Die BVV empfiehlt dem Senat das Bebauungsplanverfahren einzustellen, damit das Planungsrecht wieder beim Bezirk liegt. Dieser kann dann ein städtebaulich vertretbares Konzept entwickeln, das den Warenhausstandort sichert und das gewerbliche und soziale Umfeld einbezieht.

 

 

Begründung:

Karstadt Kaufhof erhalten, das war im August 2020 das Motiv, Signa -Rene Benko- Versprechungen zu geben über ambitionierte Bauvorhaben, die planungsrechtlich gesichert werden sollten. Das ist Geschichte, die nicht gut ausgegangen ist. Karstadt Kaufhof Galeria ging seitdem zweimal in Insolvenz. Gläubiger haben dafür zweimal auf fast 2 Mrd. Euro verzichtet und Signa hat 680 Mio. Euro Staatshilfe bezogen, die wohl lost sind. Tausende Mitarbeiterinnen sind entlassen, ein Drittel der Häuser geschlossen worden. Die versprochenen Investitionen sind noch nicht geflossen. Was jetzt mit Galeria wird, weiß niemand. Der Ausverkauf bei Signa-Retail, zu dem Galeria gehört, geht weiter. So wurden die erst in 2022 in London erworbenen Beteiligungen am Kaufhaus Selfridges bereits wieder reduziert. Die Beteiligung an der deutschen Tochter des italienischen Markthallenbetreibers Eataly wurde zurückgegeben.

Das Benko-Modell, mit Krediten Kredite zu finanzieren, scheint vorbei. Selbst die EZB hat dafür gesorgt, dass Banken keine Kredite mehr geben oder alte abschreiben sollten.

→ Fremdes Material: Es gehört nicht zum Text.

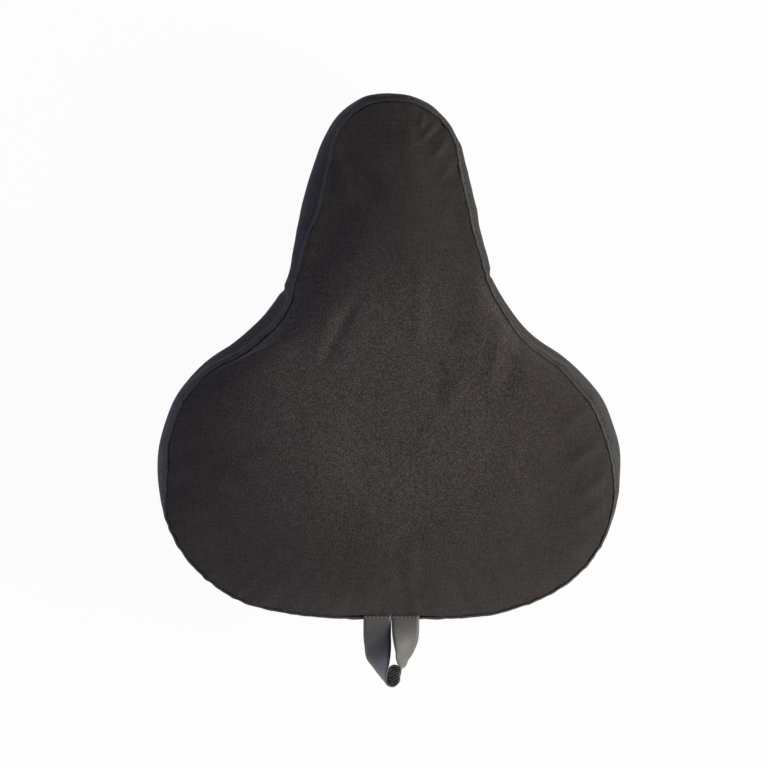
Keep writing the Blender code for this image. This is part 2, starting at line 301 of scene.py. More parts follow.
def half_outline():
    """Right half of the outline from the rear centre to the nose tip.

    A straight rear, two wing arcs, a hollow waist arc and the nose arc, each tangent to
    the next. The waist's centre is one radius sum away from the wing's front centre.
    """
    nose_centre = np.array([0.0, COVER_LENGTH - NOSE_RADIUS])
    rear_centre = np.array([REAR_FLAT_HALF, WING_REAR_RADIUS])
    front_centre = rear_centre + [WING_REAR_RADIUS - WING_FRONT_RADIUS, 0]
    flank_heading = unit(FLANK_TAPER - math.pi / 2)
    reach = nose_centre + (NOSE_RADIUS + WAIST_RADIUS) * unit(FLANK_TAPER) - front_centre
    along = reach @ flank_heading
    span = WAIST_RADIUS + WING_FRONT_RADIUS
    flank = -along - math.sqrt(along**2 - reach @ reach + span**2)
    waist_centre = front_centre + reach + flank * flank_heading
    toward = waist_centre - front_centre
    wing_end = math.atan2(toward[1], toward[0])
    rear = np.linspace([0.0, 0.0], [REAR_FLAT_HALF, 0.0], ARC_SAMPLES)
    pieces = [
        (rear, np.tile([0.0, -1.0], (ARC_SAMPLES, 1))),
        arc(rear_centre, WING_REAR_RADIUS, -math.pi / 2, 0, 1),
        arc(front_centre, WING_FRONT_RADIUS, 0, wing_end, 1),
        arc(waist_centre, WAIST_RADIUS, wing_end, FLANK_TAPER, -1),
        arc(nose_centre, NOSE_RADIUS, FLANK_TAPER, math.pi / 2, 1),
    ]
    points = np.concatenate([p for p, _ in pieces])
    normals = np.concatenate([n for _, n in pieces])
    return points, normals, travelled(points[None])[0]


def travelled(curves):
    """Distance from each curve's start to each of its points, for curves (N, S, 2 or 3)."""
    steps = np.linalg.norm(np.diff(curves, axis=1), axis=2)
    return np.concatenate([np.zeros((len(curves), 1)), np.cumsum(steps, axis=1)], axis=1)


def at(curves, distances):
    """Points on each of N curves at distances (N, D) from its start."""
    far = travelled(curves)
    before = np.clip((far[:, None, :] <= distances[:, :, None]).sum(2) - 1, 0, far.shape[1] - 2)
    start = np.take_along_axis(far, before, 1)
    share = (distances - start) / (np.take_along_axis(far, before + 1, 1) - start)
    low = np.take_along_axis(curves, before[..., None], 1)
    high = np.take_along_axis(curves, before[..., None] + 1, 1)
    return low + share[..., None] * (high - low)


def bezier(p0, p1, p2, p3, samples=120):
    """Cubic Bezier curves from the four handles of each of N stations."""
    t = np.linspace(0, 1, samples)[None, :, None]
    p0, p1, p2, p3 = (p[:, None, :] for p in (p0, p1, p2, p3))
    return (1 - t) ** 3 * p0 + 3 * (1 - t) ** 2 * t * p1 + 3 * (1 - t) * t**2 * p2 + t**3 * p3


def lefts(curves):
    """Unit vectors to the left of each curve at each of its points, mitred at corners."""
    steps = np.diff(curves, axis=1)
    steps = steps / np.linalg.norm(steps, axis=2, keepdims=True)
    across = np.stack([-steps[..., 1], steps[..., 0]], axis=2)
    before = np.concatenate([across[:, :1], across], axis=1)
    after = np.concatenate([across, across[:, -1:]], axis=1)
    return (before + after) / (1 + np.sum(before * after, axis=2, keepdims=True))


def ripple(around, low, high, seed):
    """Sum of the waves that run low to high times round the cover, about -1 to 1."""
    turns = np.arange(low, high + 1)
    phases = np.random.default_rng(seed).uniform(0, 2 * math.pi, len(turns))
    waves = np.cos(2 * math.pi * turns[:, None] * around + phases[:, None])
    return waves.sum(0) / math.sqrt(2 * len(turns))


def softened(values, spread):
    """Values round the ring blurred by a bell of the given spread in stations."""
    steps = np.fft.fftfreq(len(values))
    return np.fft.ifft(np.fft.fft(values) * bell(math.pi * spread * steps)).real


class Ring:
    """Places evenly round the outline, from the rear centre by the right side."""

    def __init__(self, count):
        points, normals, far = half_outline()
        half = count // 2
        index = np.arange(count)
        steps = np.minimum(index, count - index)
        side = np.where(index <= half, 1.0, -1.0)
        mirror = np.column_stack([side, np.ones(count)])
        distance = far[-1] * steps / half
        self.point = np.column_stack([np.interp(distance, far, points[:, k]) for k in (0, 1)])
        self.normal = np.column_stack([np.interp(distance, far, normals[:, k]) for k in (0, 1)])
        self.normal /= np.linalg.norm(self.normal, axis=1, keepdims=True)
        self.point *= mirror
        self.normal *= mirror
        self.length = 2 * far[-1]
        self.around = index / count
        self.share = steps / half
        swell = self.measured(side, RIGHT_SWELL, LEFT_SWELL)
        free = smoothstep((self.share - SEAM_FREE) / SEAM_FREE_RAMP)
        self.inset = self.measured(side, RIGHT_INSET, LEFT_INSET) + swell * free
        lifted = smoothstep((self.share - LIFT_START) / LIFT_RAMP)
        lifted *= 1 - smoothstep((self.share - LIFT_END) / LIFT_RAMP)
        self.seam_height = seam_height(self.point[:, 1]) + SEAM_LIFT * lifted * (side > 0)
        # The waist is the fourth of the outline's five pieces
        waist_middle = (far[3 * ARC_SAMPLES] + far[4 * ARC_SAMPLES - 1]) / 2
        waist = bell((distance - waist_middle) / WAIST_SPREAD)
        tuck = SIDE_TUCK + (END_TUCK - SIDE_TUCK) * self.normal[:, 1] ** 2
        self.tuck = tuck + (WAIST_TUCK - tuck) * waist
        kink = np.where(side > 0, RIGHT_KINK, LEFT_KINK)
        begun = smoothstep((self.share - BRIDGE_START) / BRIDGE_RAMP)
        ended = 1 - smoothstep((self.share - OVERHANG_END) / OVERHANG_FADE)
        past_kink = smoothstep((self.share - kink) / KINK_RAMP + 0.5)
        roll_in = np.where(side > 0, RIGHT_ROLL_IN, LEFT_ROLL_IN)
        self.roll_in = softened(roll_in, MEASURE_BLUR) * begun * (1 - past_kink)
        self.overhang = past_kink * ended
        self.wander = swell + WANDER * ripple(index / count, 7, 34, 13)
        # Gathers wander in place, depth and height round the hem
        around = self.around
        phase = 2 * math.pi * GATHER_COUNT * around + 0.55 * ripple(around, 4, 14, 3)
        self.gather = np.cos(phase) * (1 + 0.30 * ripple(around, 5, 21, 4))
        fine = 2 * math.pi * (2 * GATHER_COUNT + 7) * around + 0.8 * ripple(around, 6, 20, 5)
        self.fine_gather = 0.30 * np.cos(fine) * (1 + 0.5 * ripple(around, 6, 24, 6))
        self.gather_top = BULGE_HEIGHT * (1 + 0.16 * ripple(around, 7, 30, 7))

    def measured(self, side, right, left):
        """Metres at each place, from a table in mm for each side."""
        right, left = (np.interp(self.share, *np.array(table).T) for table in (right, left))
        return softened(np.where(side > 0, right, left), MEASURE_BLUR) / 1000

    def place(self, offset, height):
        """World points at offsets outside the outline and heights, both (N, C).

        The gathers add their wave to the offset, growing smoothly from their top down to
        the casing. Bells across the height draw the roll in at the waist, push it out
        beyond the kink and tuck the lower band under it there.
        """
        top = self.gather_top[:, None]
        low = smoothstep((top - height) / (top - HEM_CASING))
        lowest = smoothstep((0.55 * top - height) / (0.55 * top - HEM_CASING))
        wave = self.gather[:, None] * low + self.fine_gather[:, None] * lowest
        drawn = self.roll_in[:, None] * bell((height - ROLL_IN_HEIGHT) / ROLL_IN_TALL)
        over = self.overhang[:, None] * bell((height - OVERHANG_HEIGHT) / OVERHANG_TALL)
        under = self.overhang[:, None] * bell((height - UNDER_HEIGHT) / UNDER_TALL)
        out = offset + GATHER_DEPTH * wave + self.wander[:, None]
        out += OVERHANG_OUT * over - drawn - UNDER_DEPTH * under
        flat = self.point[:, None, :] + self.normal[:, None, :] * out[..., None]
        return np.concatenate([flat, height[..., None]], axis=2) + [0, REAR_EDGE_Y, 0]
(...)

Neuinvestoren werden gesucht, aber bisher nicht gefunden. Altinvestoren ziehen sich zurück. Benkos Imperium fällt. Fest steht, dass Neubauprojekte wie auch laufende Projekte gestoppt sind, da derzeit nicht finanzierbar.

Es scheint daher völlig absurd, dass der Berliner Senat die vorhabenbezogenen Bebauungspläne von Signa einfach weiterführen möchte, obwohl mehr als klar ist, dass Signa diese neuen Vorhaben nicht mehr finanzieren kann. Niemand weiß, was aus Signa in den nächsten Wochen oder Monaten wird. Alles ist im freien Fall.

Es stellt sich auch rechtlich die Frage, wie kann der Senat Investorenpläne weiterfortführen, wenn es die Investoren gar nicht mehr gibt. Wenn die Investoren weder Kosten für die
Planung übernehmen, noch Zusagen über die finanzielle Realisierung der Pläne machen können. Warum verfolgt der Senat einen Hasen, der schon geschossen wurde?

 

Die Politik des Senats ist kontraproduktiv für den Bezirk.

Der Senat setzt ein völlig überambitioniertes Bauvorhaben für einen Vorhabenträger in Planungsrecht, der es nicht mehr realisieren wird. Damit limitiert er Planungen für potenzielle neue Investoren, sich der Frage anzunehmen. Niemand außer Benko will aus dem Karstadt am Hermannplatz ein Bauwerk machen, das dem aus 1929 nachgebaut ist. Warum auch? Es passt nicht in den Stadtteil. Gießt der Senat den Unsinn aber in einen B-Plan, blockiert er eine städtebauliche angepasste Neuentwicklung.

 

Gleichzeitig trägt der Senat über seine Planung zur Wertsteigerung des Grundstückes bei. Den alleinigen Nutzen davon hat Signa, die statt zu investieren lukrativ verkaufen wird. Die BVV in Friedrichshain-Kreuzberg hat gar kein Interesse, dass über nicht zielgerichtetes Planungsrechts des Senats die Bodenspekulation im Bezirk noch mal angeheizt wird. Das ist das Letzte, was wir noch brauchen!

 

Wir halten es daher für vernünftig, die ganze Geschichte mit Signa als Geschichte abzuhaken und die Planung für das Warenkaufhaus Karstadt und die Entwicklung des zentralen Standortes wieder in die Hände des Bezirkes zu gebe, der stets in enger Kooperation mit dem Bezirk Neukölln sowohl städtebaulich als auch sozialräumlich vernünftig operiert hat.